D’abord, il est impératif de créer un organe public de gestion active de la dette extérieure qui sera chargé de disséquer et analyser la dette. Et en fonction de cette analyse il adopte une gestion dynamique du total des emprunts. En d’autres termes, il faut procéder à une dissociation entre la dette publique intérieure et celle sous législations extérieures. L’objectif est d’avoir des matrices pour le traitement de la dette publique extérieure particulièrement les multilatérales, les bilatérales, les dettes financières et commerciales. Celles qui sont chères, exigibles à long terme et/ou convertibles…

Des négociations avec les bailleurs de fonds peuvent être, par la suite, engagées. Elles devraient aboutir à un ou plusieurs des résultats suivants: soit une annulation pure et simple de dettes (faisable), soit la conversion de la dette en projets d’investissement industriels, commerciaux, touristiques ou financiers (Il y a un effort qui a été fait à ce niveau mais qui demeure faible), soit un refinancement de la dette qui implique l’allégement du taux d’intérêt ou le rachat des créances, ou encore le regroupement des dettes, etc.

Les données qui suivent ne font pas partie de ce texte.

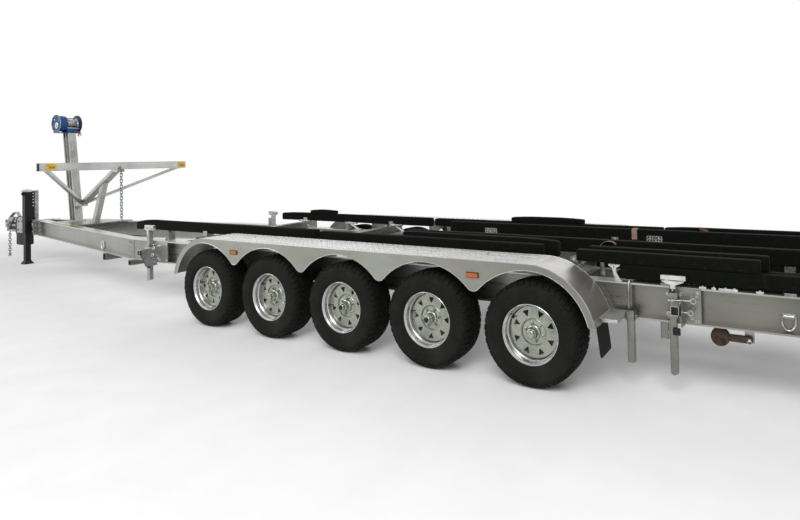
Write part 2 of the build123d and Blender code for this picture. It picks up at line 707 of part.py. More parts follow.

Donc, en somme, il y a plusieurs formules et solutions pour refinancer la dette extérieure. On peut aspirer au report de certaines échéances des dettes pour les deux années à venir.

Je pense qu’on a besoin d’instaurer urgemment une gestion active de la dette publique. La mise en place d’une telle gestion dynamique de la dette publique peut aboutir à des résultats très intéressants, notamment au bénéfice des finances publiques tel que l’injection d’environ 5% de la dette dans l’économie nationale, l’annulation de “dettes toxiques” et la création de plusieurs projets via le mécanisme de conversion de la dette.